Meet the scientists and their underwater drones tackling the 'weirdly complicated' world of ocean carbon
CBC
It's that rarest of rare conditions along coastal Newfoundland: a dead calm day.
By 7 a.m., the crew aboard the fishing boat Belle of the Bay are taking full advantage of it, steaming out of the harbour in Heart's Content under dazzling July sunshine, with their sights set on a prized catch in the middle of Trinity Bay.
It's not fish they're after. The object awaiting them looks like a mashup between a torpedo, a banana, and a Dash 8 — a type of underwater drone, called a glider.
"This isn't the regular kind of job that I would recommend for people that don't like to be challenged. It's a mission," said Nicolai von Oppeln-Bronikowski, the head of Memorial University's glider operations.
"I think everybody that works with gliders sees themselves, in one way or the other, on a mission."

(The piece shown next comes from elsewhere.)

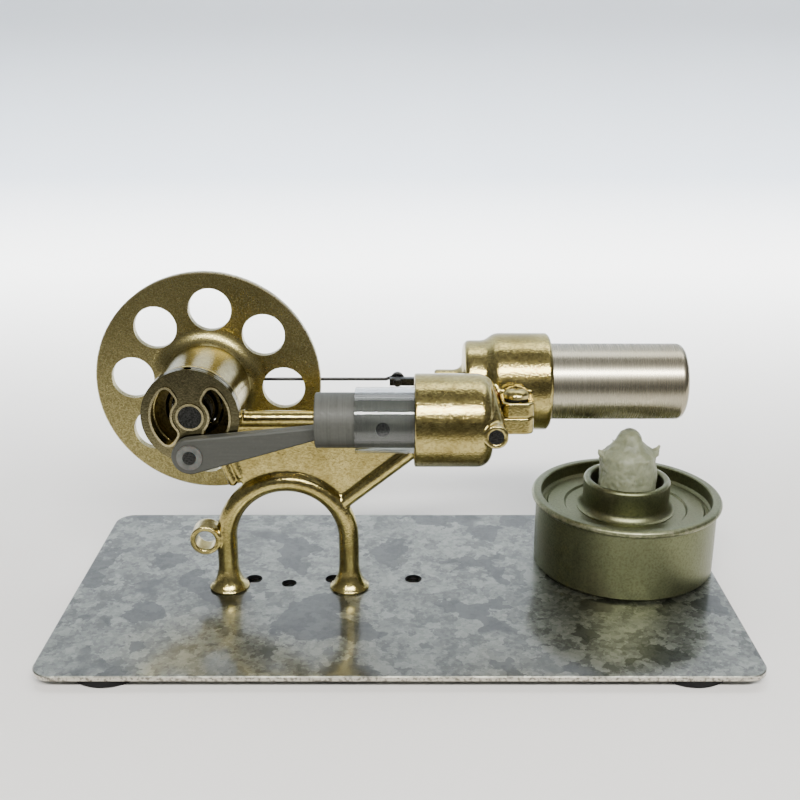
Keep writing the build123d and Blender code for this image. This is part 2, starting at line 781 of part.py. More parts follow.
crank_pin_front = rod_front - crank_pin_proud
tube_along_y("big_end_bush", crank_pin_centre, bush_r, crank_pin_r + slip, bush_front, rod_back)
# The crank pin stays with the rod and stops short of the crank disc: the opened pivot.
tube_along_y("crank_pin", crank_pin_centre, crank_pin_r, 0, crank_pin_front, disc_front - pivot_gap)


# ---- displacer block, hot tube, displacer and its rod ----
lug_neck_back = 5.0
lug_gap = 0.12
lug_right = lug_x + lug_half
lug_front = lug_y - lug_half
boss_relief = 0.3                         # room round the gas boss
pad_r = boss_r + 0.6                      # the pad that meets the gasket
pad_back = displacer_y - 8
passage_back = displacer_y - cold_bore_r + 2
guide_break = 0.5
cove_run = 3.0                            # the cove between the guide boss and the block
cove_rise = 4.0
cove_mid = (-0.4, 1.6)
small_shoulder_r = 1.6
swell_start = displacer_block_left + 4.6  # the block swells to its larger radius between these
swell_mid = displacer_block_left + 7.0
swell_end = displacer_block_left + 9.8
large_block_break = 0.8
guide_z = axis_z + guide_r
small_block_z = axis_z + small_block_r
large_block_z = axis_z + large_block_r
cold_left = displacer_block_left + cold_wall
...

Today's mission to retrieve that glider — nicknamed Migaloo, after a humpback whale — is a team effort. It combines the scientific lens of von Oppeln-Bronikowski and research assistant Sarik Shaikh-Upadhye, with the fishing father-son duo of Doug and Kyle Piercey, who have loaned their boat and expertise to Memorial University glider research for nearly a decade.
"It's not light," Doug Piercey says as he and von Oppeln-Bronikowski heave the 1.5 metre-long Migaloo out of the bay. The two check it over, paying particular attention to a prototype sensor attached to it like a little scientific backpack.
"This is the pH sensor right there, that the whole fuss is about," said von Oppeln-Bronikowski.
At first glance, Migaloo and its sensor are intact, marking the first milestone in a year-long effort everyone on the boat simply refers to as ACOP: the Atlantic Carbon Observatory Pilot Program.
"ACOP is sort of a small stepping stone in terms of advancing our ability to make more measurements of CO2 [in the ocean]," said von Oppeln-Bronikowski.
Those measurements are badly needed as carbon dioxide emissions in the atmosphere continue to climb.
"If you ask the question, where is most of the carbon on our planet? The answer is, it's in the ocean," said Brad deYoung, a physical oceanographer at Memorial University and lead researcher with ACOP.
The world's oceans are a vast carbon sink — absorbing anywhere from a quarter to a third of the carbon dioxide we pump into the atmosphere.
"What that means for us, in a planetary sense is, that the rise that we see of the CO2 in the atmosphere is a lot less than it would otherwise be if there were no ocean. So the ocean plays a big role in mitigating and slowing down the pace of climate change," said deYoung.